Britain is being “invaded” by mass migration, crushed by the highest energy prices in the world, and is failing to honour its alliances, U.S. President Donald Trump said as he reflected on the “sad” state of a country he said he loved and wants to see do well.

The remarks, to Britain’s Sky News broadcaster, are just the latest instance of the President laying out his very clear affection for the United Kingdom, the country of birth of his mother, Mary MacLeod but also deep disappointment that the nation’s government is letting both itself and its American allies down. Once again President Trump said that he liked Britain’s Prime Minister Sir Keir Starmer on a personal level, but that he was deeply inadequate as an actual leader, with the President stating in the interview that “tragic” mistakes were being made”.

Per a transcript provided of the telephone interview, President Trump said:

You see, your energy prices are the highest in the world. And I think he’s made a tragic mistake on immigration… Energy is causing them problems because, think of it, they won’t use the North Sea, and yet they buy a lot of their energy from Norway, which uses the North Sea, and they pay double the price.

What’s going on there? See, I love that country. I love your country and I would love to see it succeed. But if you have bad immigration policies and bad energy policies, you have the worst of both. You can’t succeed, not possible.

The United States has repeatedly called on the United Kingdom to step up to its longstanding military role in protecting freedom of navigation in the world’s strategic waterways including the Strait of Hormuz. While Prime Minister Starmer has insisted he is refusing to get involved on point of principle — already a massive snub to President Trump — it is becoming ever-clearer that Britain has been so demilitarised by decades of cuts, even if the government wanted to get involved in the Persian Gulf it simply lacks the equipment to contribute.

On the strained “special relationship”, a key feature of the global system since the Second World War where the United Kingdom was an important strategic ally of the U.S. in foreign policy, defence, and particularly in intelligence work, President Trump said: “How is the relationship? It’s the relationship where: when we asked them for help, they were not there. When we needed them, they were not there. When we didn’t need them, they were not there. And they still aren’t there… it’s been better, but it’s sad.”

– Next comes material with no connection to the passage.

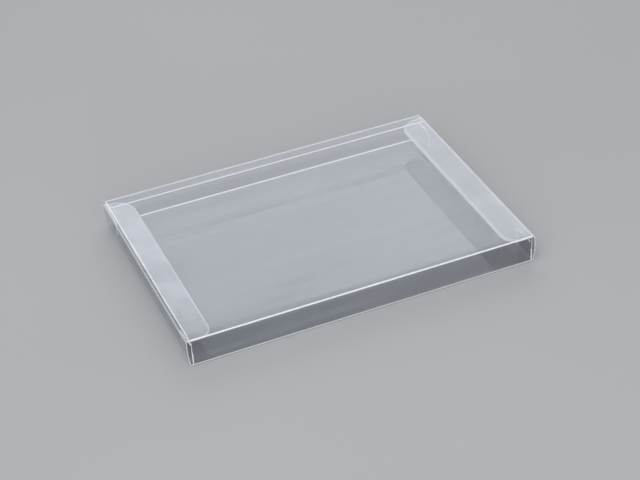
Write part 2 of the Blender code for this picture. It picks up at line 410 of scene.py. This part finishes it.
def make_end_flap(side, turn, materials):
    """The bowed end panel that folds up from the bottom panel."""
    shape = bmesh.new()
    heights = spaced(END_FLAP_FOOT, END_FLAP_HEAD, END_FLAP_STEPS)
    across_sleeve(shape, [(end_flap_out(z), z) for z in heights], END_FLAP_HALF_WIDTH)
    cut_across(shape, "Y", evenly(-END_FLAP_HALF_WIDTH, END_FLAP_HALF_WIDTH, PITCH))
    phase = 0.8 if side == "right" else 2.3
    for vert in shape.verts:
        across = vert.co.y / WIDTH
        wave = math.sin(3.1 * math.pi * across + phase) + 0.5 * math.sin(8 * across)
        vert.co.x += END_FLAP_WAVE * math.sin(math.pi * vert.co.z / END_FLAP_HEIGHT) * wave
    set_in_place(shape, end_frame(turn))
    flap = sheet_piece(side + "_end_panel", shape, materials)
    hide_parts(side + "_end_flap")
    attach(flap, side + "_end_flap")


def make_tongue(side, turn, materials):
    """The tongue that tucks in under the top panel, with its free corners rounded."""
    shape = bmesh.new()
    root = chain(shape, [(0, -TONGUE_HALF_WIDTH, TONGUE_LEVEL), (0, TONGUE_HALF_WIDTH, TONGUE_LEVEL)])
    tip = extrude(shape, root, Vector((-TONGUE_LENGTH, 0, 0)))
    round_corners(shape, tip[0], TONGUE_CORNER, TONGUE_CORNER_STEPS)
    cut_across(shape, "X", evenly(-TONGUE_LENGTH, 0, TONGUE_CROSS_PITCH))
    cut_across(shape, "Y", evenly(-TONGUE_HALF_WIDTH, TONGUE_HALF_WIDTH, TONGUE_PITCH))
    phase = 1.9 if side == "right" else 0.2
    for vert in shape.verts:
        across = math.pi * vert.co.y / WIDTH
        wave = math.sin(4.3 * across + phase) + 0.6 * math.sin(9.5 * across)
        vert.co.z -= TONGUE_WAVE * ease(-vert.co.x, 0, TONGUE_LENGTH) * (1 + 0.6 * wave)
    set_in_place(shape, end_frame(turn) @ tongue_frame())
    tongue = sheet_piece(side + "_tongue", shape, materials)
    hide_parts(side + "_tuck_tongue")
    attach(tongue, side + "_tuck_tongue")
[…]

On that disappointment Trump has now long articulated he feels in Britain, to whom he evidently feels he has done well but received no consideration in return, the President turned to the tariff-busting preferential trade deal he signed with London and clearly indicated it may now be at risk thanks to London’s persistent snubs. He said: “we gave them a good trade deal. Better than I had to. Which can always be changed. But we gave them a trade deal that was very good because they’re having a lot of problems”.

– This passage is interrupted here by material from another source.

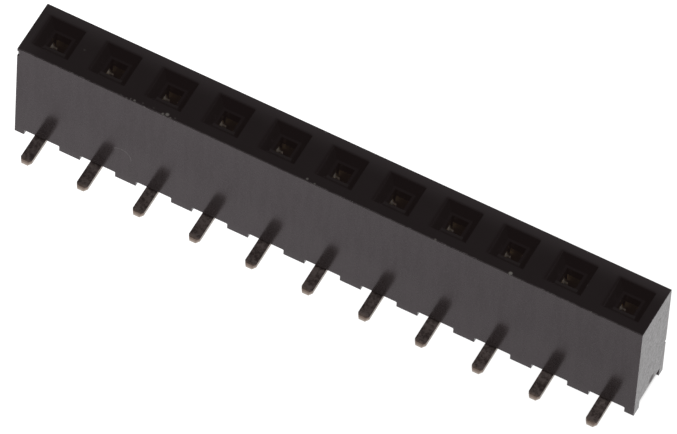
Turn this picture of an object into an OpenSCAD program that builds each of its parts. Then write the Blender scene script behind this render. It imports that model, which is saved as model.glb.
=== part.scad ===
// Surface-mount socket strip: one row of square sockets for 0.64 mm square pins.
// Every solder tail leaves along the board on the same long side of the housing.
// Millimetres, +Z up. The origin is the middle of the whole footprint, housing and
// tails together, on the board's surface. The tails point towards -Y.

/* [Strip] */
// Number of sockets in the row
positions = 11; // [2:1:40]
// Distance from one socket to the next
pitch = 2.54; // [2.4:0.01:3]
// Length lost at each end where the strip is parted from its neighbour
end_trim = 0.045; // [0:0.005:0.1]

/* [Housing] */
// Depth of the housing, front to back
body_d = 2.52; // [2.4:0.01:3.2]
// Height of the housing's top above the board
body_h = 5.68; // [5:0.01:9]
// Radius along the long top edges
edge_r = 0.03; // [0.01:0.01:0.1]
// Depth of the rail that carries the front feet
front_rail_d = 0.45; // [0.3:0.01:0.55]
// Depth of the rail that carries the back feet
back_rail_d = 0.33; // [0.2:0.01:0.6]
// Height of the hollow between the front and back rails
channel_h = 0.52; // [0.48:0.01:0.6]
// Free space beside the tail in its notch, on each side
notch_side_room = 0.545; // [0.3:0.005:0.65]
// Free space over the tail in its notch
tail_headroom = 0.1; // [0.03:0.01:0.15]
// Radius of the notches' upper corners
notch_r = 0.05; // [0.02:0.01:0.1]

/* [Socket mouth] */
// Side of the square pin that the socket takes
pin_w = 0.64; // [0.5:0.01:0.7]
// Free space between the pin and the mouth, on each side
pin_clearance = 0.045; // [0.02:0.005:0.1]
// Side of the lead-in at the top face
lead_in_w = 1.56; // [1.3:0.01:1.8]
// Depth of the lead-in
lead_in_depth = 0.35; // [0.2:0.01:0.6]
// Width of the flat ledge round the mouth
ledge_w = 0.12; // [0.05:0.01:0.2]
// Length of the straight mouth under the lead-in
mouth_len = 0.41; // [0.2:0.01:0.8]
// How far the contact's web stands back from the mouth's back wall
web_setback = 0.03; // [0:0.005:0.06]

/* [Contact] */
// Thickness of the contact's sheet metal
sheet_t = 0.2; // [0.12:0.01:0.24]
// Width of the solder tail
tail_w = 0.51; // [0.3:0.01:0.6]
// How far the tail reaches in front of the housing
tail_reach = 1.27; // [0.8:0.01:2]
// Width of the tail at its tip
tail_tip_w = 0.28; // [0.1:0.01:0.3]
// Length of the tail's tapered tip
tail_tip_len = 0.17; // [0.05:0.01:0.4]
// How far the tail's cut end leans back from the board up
tail_tip_lean = 0.05; // [0.01:0.01:0.1]
// Sideways step from the socket's middle to the tail's middle
tail_step = 0.085; // [0:0.005:0.15]
// Inside radius of the bend from the tail into the web
bend_r = 0.12; // [0.05:0.01:0.16]
// How far the spring arms give way to the pin, each
arm_travel = 0.07; // [0.03:0.005:0.1]
// Free space behind each spring arm
arm_room = 0.1; // [0.08:0.01:0.16]
// Width of a spring arm, front to back
arm_w = 0.66; // [0.4:0.01:0.7]
// Slot between the spring arms and the web
arm_slot = 0.06; // [0.04:0.01:0.12]
// How much narrower a spring arm is above its grip
tip_relief = 0.1; // [0.02:0.01:0.2]
// Distance from the arms' tips down to where they grip the pin
grip_drop = 0.45; // [0.3:0.01:1]
// Free space between the contact's top and the chamber's ceiling
top_gap = 0.05; // [0.02:0.01:0.2]
// Height of the cradle that joins the web to both arms
cradle_h = 1; // [0.6:0.05:1.2]
// Height of the barbed ears that hold the contact in the housing
ear_h = 0.75; // [0.6:0.05:0.9]
// How far each barbed ear stands out past the chamber's side
ear_bite = 0.12; // [0.08:0.01:0.2]
// Free space round the ears, front and back and on top
ear_fit = 0.02; // [0.01:0.005:0.05]

/* [Hidden] */
function contact_name(i) = str("contact_", i < 10 ? "0" : "", i);

cut = 1;             // how far a cutting solid runs past the face it opens
round_fn = 48;       // segments given to every true curve
arm_steps = 14;      // straight steps along each half of a spring arm's curve

body_l = positions * pitch - 2 * end_trim;
body_y = tail_reach / 2;            // middle of the housing in the footprint

mouth_w = pin_w + 2 * pin_clearance;
ledge_span = mouth_w + 2 * ledge_w;
chamber_top = body_h - lead_in_depth - mouth_len;

web_front = mouth_w / 2 + web_setback;
web_back = web_front + sheet_t;
bend_out_r = bend_r + sheet_t;

// Inner faces of the spring arms, measured from the socket's middle
lip_x = mouth_w / 2 + arm_travel / 2;
grip_x = pin_w / 2 - arm_travel;
cradle_x = lip_x;
arm_out_x = cradle_x + sheet_t;
arm_back = web_front - arm_slot;
arm_front = arm_back - arm_w;

chamber_x = arm_out_x + arm_room;
chamber_back = web_back + arm_room / 2;
chamber_front = arm_front - arm_room;

contact_top = chamber_top - top_gap;
grip_z = contact_top - grip_drop;
ear_x = chamber_x + ear_bite;
ear_z = channel_h + bend_r;
cradle_z = ear_z + ear_h + sheet_t;
cradle_top = cradle_z + cradle_h;
web_x = cradle_x - bend_r / 2;      // half width of the web above and below the cradle
cradle_r = sheet_t * 1.25;          // outer radius of the cradle's two folds
barb_h = ear_h / 3;

notch_w = tail_w + 2 * notch_side_room;
notch_h = sheet_t + tail_headroom;
channel_front = front_rail_d - body_d / 2;
channel_back = body_d / 2 - back_rail_d;

function socket_x(i) = (i - (positions + 1) / 2) * pitch;

// Half of a cosine wave: 0 at t = 0 and 1 at t = 1, level at both ends
function ease(t) = (1 - cos(180 * t)) / 2;

// A box between two corners
module box(low, high) translate(low) cube(high - low);

// A rectangle whose two back corners are rounded
module back_rounded(half_x, front, back, r) {
    translate([-half_x, front]) square([2 * half_x, back - r - front]);
    translate([r - half_x, front]) square([2 * (half_x - r), back - front]);
    for (side = [-1, 1]) translate([side * (half_x - r), back - r]) circle(r = r, $fn = round_fn);
}

/* ---- Housing ---- */

// The moulding's outline seen from its end, with both top edges rounded
module body_section() {
    translate([-body_d / 2, 0]) square([body_d, body_h - edge_r]);
    translate([edge_r - body_d / 2, 0]) square([body_d - 2 * edge_r, body_h]);
    for (side = [-1, 1])
        translate([side * (body_d / 2 - edge_r), body_h - edge_r])
            circle(r = edge_r, $fn = round_fn);
}

module body_block()
    translate([-body_l / 2, 0, 0]) rotate([90, 0, 90])
        linear_extrude(body_l) body_section();

// One pair of the lead-in's slopes, as a prism along Y that is open above the top face
module lead_in_prism() {
    slope = (lead_in_w - ledge_span) / 2 / lead_in_depth;
    top_x = lead_in_w / 2 + slope * cut;
    floor_x = ledge_span / 2;
    translate([0, lead_in_w, body_h - lead_in_depth]) rotate([90, 0, 0])
        linear_extrude(2 * lead_in_w) polygon([
            [-floor_x, 0], [floor_x, 0],
            [top_x, lead_in_depth + cut], [-top_x, lead_in_depth + cut]
        ]);
}

// Square funnel that guides the pin: four slopes down to a flat ledge
module lead_in() intersection() {
    lead_in_prism();
    rotate(90) lead_in_prism();
}

// Straight square mouth between the ledge and the chamber
module mouth()
    box([-mouth_w / 2, -mouth_w / 2, chamber_top - cut / 2],
        [mouth_w / 2, mouth_w / 2, body_h - lead_in_depth + cut / 2]);

// Room for the spring arms, open at the underside
module chamber() {
    box([-chamber_x, chamber_front, 0], [chamber_x, chamber_back, chamber_top]);
    box([-ear_x, web_front - ear_fit, 0],
        [ear_x, web_back + ear_fit, ear_z + ear_h + ear_fit]);
}

// Gap between two feet, through the front and the back rail
module foot_notch()
    translate([0, body_d / 2 + cut, 0]) rotate([90, 0, 0])
        linear_extrude(body_d + 2 * cut) back_rounded(notch_w / 2, -cut, notch_h, notch_r);

// Hollow that runs along the whole underside between the two rails
module channel()
    box([-body_l / 2 - cut, channel_front, -cut], [body_l / 2 + cut, channel_back, channel_h]);

// Small nick in an upright edge: side is -1 or 1 for left or right and front or back
module edge_nick(side, nick_w, nick_z, nick_len)
    translate([side[0] * body_l / 2, side[1] * body_d / 2, nick_z])
        rotate(45) translate([-nick_w, -nick_w, 0]) cube([2 * nick_w, 2 * nick_w, nick_len]);

module housing()
    color([0.13, 0.12, 0.125]) translate([0, body_y, 0]) difference() {
        body_block();
        channel();
        edge_nick([-1, -1], 0.06, body_h - 0.46, 0.3);
        edge_nick([1, 1], 0.05, body_h - 3.72, 0.2);
        for (i = [1 : positions]) translate([socket_x(i), 0, 0]) {
            lead_in();
            mouth();
            chamber();
            foot_notch();
        }
    }

/* ---- Contact ---- */

// A quarter plane that reaches back to y = back and up from z = low, with its corner rounded
module corner_area(front, back, low, high, r) {
    translate([front, low + r]) square([back - front, high - low - r]);
    translate([front, low]) square([back - r - front, high - low]);
    translate([back - r, low + r]) circle(r = r, $fn = round_fn);
}

// The strip seen from the side: the tail on the board, the bend and the riser
module strip_side() {
    high = ear_z + barb_h;
    tip_y = -body_d / 2 - tail_reach;
    lean = tail_tip_lean / sheet_t;
    difference() {
        corner_area(tip_y, web_back, 0, high, bend_out_r);
        corner_area(tip_y - cut, web_front, sheet_t, high + cut, bend_r);
        polygon([
            [tip_y - lean * cut, -cut], [tip_y + lean * cut, cut],
            [tip_y - cut, cut], [tip_y - cut, -cut]
        ]);
    }
}

// The strip seen from above: its full width, with the tail's tapered tip
module strip_plan() {
    tip_y = -body_d / 2 - tail_reach;
    polygon([
        [-tail_w / 2, web_back], [-tail_w / 2, tip_y + tail_tip_len],
        [-tail_tip_w / 2, tip_y], [tail_tip_w / 2, tip_y],
        [tail_w / 2, tip_y + tail_tip_len], [tail_w / 2, web_back]
    ]);
}

// Solder tail with its bend and riser
module tail() intersection() {
    translate([-tail_w, 0, 0]) rotate([90, 0, 90]) linear_extrude(2 * tail_w) strip_side();
    translate([0, 0, -cut]) linear_extrude(body_h) strip_plan();
}

// The flat blank behind the socket: barbed ears and the web up to the contact's top
module web_outline() {
    translate([-web_x, ear_z]) square([2 * web_x, contact_top - ear_z]);
    for (side = [-1, 1]) for (row = [0, 1]) scale([side, 1]) barb(ear_z + row * ear_h / 2);
}

// One barb of an ear: it slopes out on the way up, and its crest bears on the housing
module barb(z) polygon([
    [0, z], [ear_x - ear_bite / 2, z], [ear_x, z + barb_h / 3],
    [ear_x, z + barb_h], [ear_x - ear_bite, z + ear_h / 2], [0, z + ear_h / 2]
]);

module web()
    translate([0, web_back, 0]) rotate([90, 0, 0]) linear_extrude(sheet_t) web_outline();

// The web's two wings folded forward, which carry the spring arms
module cradle()
    translate([0, 0, cradle_z]) linear_extrude(cradle_h) difference() {
        back_rounded(arm_out_x, arm_front, web_back, cradle_r);
        translate([0, -cut]) back_rounded(cradle_x, arm_front, web_front + cut, cradle_r - sheet_t);
    }

// Distance of an arm's inner face from the socket's middle at a height
function arm_x(z) = z < grip_z
    ? cradle_x + (grip_x - cradle_x) * ease((z - cradle_top) / (grip_z - cradle_top))
    : grip_x + (lip_x - grip_x) * pow((z - grip_z) / grip_drop, 2);

// Spring arm seen from the middle of its socket, with its narrower tip
module arm_outline() polygon([
    [arm_front, 0], [arm_back, 0], [arm_back, grip_z], [arm_back - tip_relief, grip_z],
    [arm_back - tip_relief, contact_top + cut], [arm_front, contact_top + cut]
]);

// Spring arm: it leans in to grip the pin, then its tip flares out to let the pin in
module spring_arm() {
    lower = [for (s = [0 : arm_steps]) cradle_top + (grip_z - cradle_top) * s / arm_steps];
    upper = [for (s = [1 : arm_steps]) grip_z + grip_drop * s / arm_steps];
    heights = concat([cradle_top - sheet_t], lower, upper);
    inner = [for (z = heights) [z < cradle_top ? cradle_x : arm_x(z), z]];
    outer = [for (k = [len(inner) - 1 : -1 : 0]) inner[k] + [sheet_t, 0]];
    intersection() {
        translate([0, arm_back, 0]) rotate([90, 0, 0])
            linear_extrude(arm_w) polygon(concat(inner, outer));
        rotate([90, 0, 90]) linear_extrude(chamber_x) arm_outline();
    }
}

module contact(i)
    color([0.72, 0.6, 0.36]) translate([socket_x(i), body_y, 0]) {
        translate([-tail_step, 0, 0]) tail();
        web();
        cradle();
        spring_arm();
        mirror([1, 0, 0]) spring_arm();
    }

housing();
for (i = [1 : positions]) contact(i);
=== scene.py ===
"""Looks of the surface-mount socket strip: finishes, small wear, light and camera."""

import math

import bmesh
import bpy
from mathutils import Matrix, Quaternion, Vector


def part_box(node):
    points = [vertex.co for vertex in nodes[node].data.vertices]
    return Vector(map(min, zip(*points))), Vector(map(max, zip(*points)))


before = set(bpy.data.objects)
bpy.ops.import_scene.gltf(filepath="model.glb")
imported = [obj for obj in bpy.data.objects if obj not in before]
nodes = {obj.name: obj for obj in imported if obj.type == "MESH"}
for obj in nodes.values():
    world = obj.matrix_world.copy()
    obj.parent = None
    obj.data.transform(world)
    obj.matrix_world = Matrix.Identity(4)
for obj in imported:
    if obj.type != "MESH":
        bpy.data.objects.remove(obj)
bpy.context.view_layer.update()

# The strip runs along x. Its solder tails point forward, towards -y, and it stands on z = 0.
MM = 0.001
contacts = sorted(name for name in nodes if name.startswith("contact_"))
housing_low, housing_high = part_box("housing")
middle = (housing_low + housing_high) / 2
left_x, right_x = housing_low.x, housing_high.x
front_y, back_y = housing_low.y, housing_high.y
middle_y = (front_y + back_y) / 2
top_z = housing_high.z
row_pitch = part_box(contacts[1])[0].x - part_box(contacts[0])[0].x
tail_tip_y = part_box(contacts[0])[0].y
skin = 0.02 * MM  # how deep an outer face counts as that face

# The moulding's colours.
BLACK, CLOUDED_BLACK = (0.0070, 0.0066, 0.0068), (0.0095, 0.0088, 0.0091)
# Painted light: the front's colour where it is painted paler towards the left end.
PAINTED_LIGHT_FRONT_LEFT = (0.0085, 0.0070, 0.0079)
# Painted sheen on the top, towards its back edge and near its left end.
PAINTED_SHEEN_TOP = (0.0215, 0.0200, 0.0205)
PALE_FLECK = (0.0300, 0.0270, 0.0285)
# Painted floor light on the front, at its foot and under the top.
PAINTED_FLOOR_LIGHT_FRONT = (0.0380, 0.0345, 0.0350)
# Scuffs near the front's foot, where it is also painted paler as painted floor light.
SCUFF_AND_PAINTED_LIGHT = (0.052, 0.051, 0.050)
# Painted shade and painted light inside the sockets.
SOCKET_PAINTED_SHADE = (0.0034, 0.0031, 0.0032)
SOCKET_SIDE_PAINTED_LIGHT = (0.0062, 0.0056, 0.0058)
SOCKET_LEDGE_PAINTED_LIGHT = (0.0085, 0.0080, 0.0080)
SAWN_DARK, SAWN_PALE = (0.022, 0.0215, 0.0215), (0.070, 0.0685, 0.069)
SAWN_FLECK, SAWN_PIT = (0.110, 0.108, 0.109), (0.016, 0.0155, 0.0155)
TORN = (0.020, 0.014, 0.012)
CHIP = (0.16, 0.15, 0.152)
RUBBED_EDGE = (0.035, 0.032, 0.033)
BURR = (0.060, 0.056, 0.056)
CRUMB = (0.12, 0.115, 0.105)
SCRATCH = (0.085, 0.080, 0.080)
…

Sky News’s interviewer attempted to correct or question Trump during the interview, questioning whether it was any of his business how Britain governed himself, and incredibly even challenging whether his observation that Britain is experiencing massive levels of mass migration is technically correct. The U.S. President reflected that while it is certainly Britain’s business, nevertheless people keep asking for his opinion on the matter — such as Sky News had done only moments before — and so he had to keep on opining on the matter.

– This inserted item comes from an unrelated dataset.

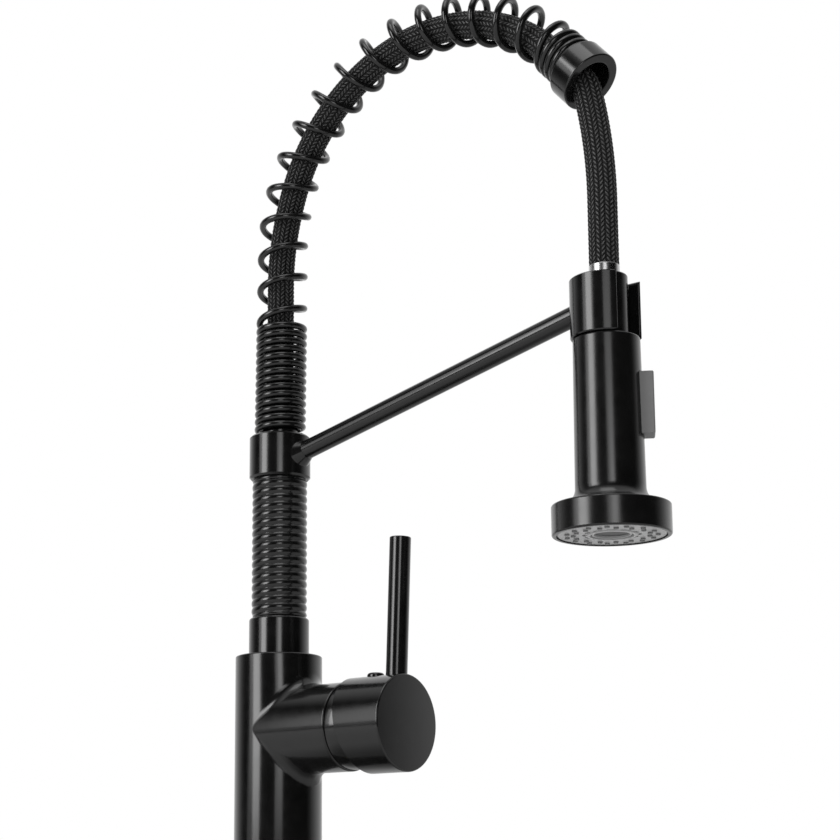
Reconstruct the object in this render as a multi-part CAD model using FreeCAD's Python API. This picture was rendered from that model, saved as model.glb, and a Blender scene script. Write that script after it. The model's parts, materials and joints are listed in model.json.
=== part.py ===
"""Single lever kitchen mixer whose spray head hangs on a sprung hose and pulls down out of its clip.

The frame has its origin on the deck under the middle of the column, +Z up. The knob and the spray
head both point toward -Y. Lengths are millimetres.
"""
import FreeCAD, Part
import math
import os

os.makedirs("parts", exist_ok=True)

V = FreeCAD.Vector
UP = V(0, 0, 1)
RIGHT = V(1, 0, 0)
OUT = V(0, -1, 0)
BACK = V(0, 1, 0)

# Clearances
GAP = 0.3
SEAT = 0.05
SEAM = 0.3
PIN_PLAY = 0.02
HEX_KEY = 2.5
SMALL_HEX_KEY = 2.0
KEY_DEPTH = 2.5
# How far a cut runs past the face that it opens
PAST = 1.0

# Column and the branch that holds the cartridge
BODY_HEIGHT = 150.0
COLUMN_R = 22.5
COLUMN_WALL = 3.6
CORE_HEIGHT = 88.0
BRANCH_INSET = 0.1
BRANCH_REACH = 48.5
BRANCH_DROP = 38.9
BRANCH_FILLET = 7.0
BODY_EDGE = 1.0
BASE_R = 25.5
BASE_HEIGHT = 6.0
BASE_EDGE = 1.0
GASKET_WIDTH = 4.0
GASKET_HEIGHT = 2.0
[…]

Britain’s migration policy is “insane”, he said, adding: “They’re destroying… your country is being invaded… By illegal immigrants from all over the world, including those from prisons, drug dealers, people from mental institutions. Your country is being invaded.”

President Trump also spoke of the forthcoming visit of King Charles III of the United Kingdom for a reciprocal State Visit to Washington D.C. from April 27th, observing that he considered his deep friendship with Charles and his late mother Elizabeth II to be totally separate from the failures of the British government of Sir Keir, and saying he was very much looking forward to the visit. King Charles is “a great gentleman, a friend of mine. He’s a fantastic person… I’ve known the King for a long time, and he’s not involved in that process”, Trump said, while also suggesting “it’s possible. Very possible” that an Iran peace deal would be signed before the King’s arrival.

While President Trump, as he noted, is frequently drawn into discussing the massive — and apparently easily rectified, should any effort be applied — failures of the British government, and discussions of its disarmament and defacto withdrawal from its military obligations have loomed large in recent weeks, actually his most longstanding articulated concerns about the country’s energy policy.

As reported he called on the British government to take advantage of the considerable wealth of untapped energy underground across the country this week, while calling out the country’s suicidal dash for renewable energy, no matter the cost. President Trump said: “Europe is desperate for Energy, and yet the United Kingdom refuses to open North Sea Oil, one of the greatest fields in the World. Tragic”. But these concerns go back years, and Trump expressed concern about the damage Britain was doing to itself with the pivot to wind power long before he became President for the first time in 2016.